The Manze chain of eel, pie and mash shops was established in the early 1900s by Michaele Manze, a native of Ravello in southern Italy whose parents had settled in Bermondsey in 1878. In 1897 he married Ada Poole, the daughter of his friend and mentor Robert Cooke, London's most successful pie-shop entrepreneur of the late C19. In 1902 the Manzes opened their own shop at 87 Tower Bridge Road, which survives and is the oldest of its kind still in operation. Further shops followed in Poplar and Peckham, and the involvement of Michaele's brothers Luigi and Pantaleone eventually brought the total number of Manze premises to 14. No. 76 Walthamstow High Street, formerly a refreshment room run by one Alberto Constantino, was acquired in 1929 by Luigi Manze, who employed the architect Herbert Wright to rebuild it in its present form. It continued to be run by the Manze family until 1970.
MATERIALS: main building of red and stock brick with flat asphalt roofs. Tiled and glazed hardwood shop-front. Tiled interior with terrazzo floor, pressed tin ceiling and fittings of timber and marble.
PLAN: the building occupies a long narrow commercial plot (approximately 6m by 30m) on the south side of Walthamstow High Street, with a narrow passageway along the western side. In front is a flat-roofed shop unit, projecting about 8m forward of the three-storey main block; the whole of the ground floor is occupied by the dining room and kitchen, and the upper two floors contain domestic accommodation (originally comprising a sitting room, dining room, kitchen, bathroom, WC and five bedrooms).
EXTERIOR: the shop-front has glazed double doors with an overlight, flanked by big sash windows (inscribed 'MANZE'S JELLIED & HOT EELS' and 'MANZE'S PIE & MASH') which functioned as serving hatches for off-sales; the frames and surrounds are of hardwood with brass trim, and the stall-risers below are clad in brown tiles. The fascia is of black Vitrolite or similar, with gold lettering that reads 'L. MANZE / WHOLESALE AND RETAIL' and, in scrolls on either side, 'LIVE EEL IMPORTER'. Below are two curved lamps, and above a retractable awning - these, and the brackets, the cornice and the solid metal gate to the right-hand passage are all currently (2013) painted dark green. The two-bay building behind is faced in red brick and has large cross-casement windows beneath flat-arched heads, with ornamental brick quoins and a raised parapet. Joinery and rainwater goods are painted green to match the front.

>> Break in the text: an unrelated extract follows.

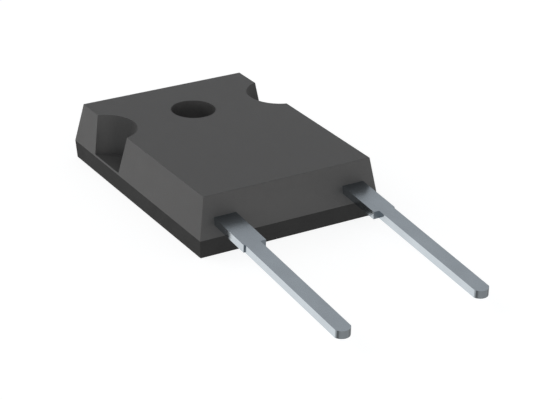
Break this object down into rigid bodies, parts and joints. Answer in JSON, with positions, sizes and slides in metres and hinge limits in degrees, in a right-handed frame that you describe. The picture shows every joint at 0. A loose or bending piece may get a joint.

INTERIOR: the shop-cum-restaurant occupies most of the ground floor. The walls here are clad in white and green tiles, with large inset mirrors, a frieze of wreaths and ribbons and an egg-and-dart cornice. The floor is of pink and grey terrazzo and the ceiling of pressed tin panels. To the left of the door is the main serving area, which has marble shelves and counter-top and a zinc and hardwood working surface containing four large bains-marie. Affixed to one of the mirror-frames behind is a little notched plate for testing coins. On the right of the door is a small enclosure with a panelled half-height door and a marble counter with a drain, where the fresh eels were formerly displayed on ice. The rest of the space is occupied by a series of seating booths. High-backed timber partitions are set at right-angles to the wall, ending in turned acorn-topped newels and fitted on either side with low benches; between each pair of benches is a marble-topped table, supported on the wall at one end and by a Y-shaped metal upright at the other. Halfway down there is a side door to the passage, and at the back a door into the kitchen, whose fittings have been renewed. A narrow winder stair leads to the first- and second-floor accommodation, which has likewise been modernised, though plain six-panel doors, green and white bathroom tiles and an ornamental fireplace survive.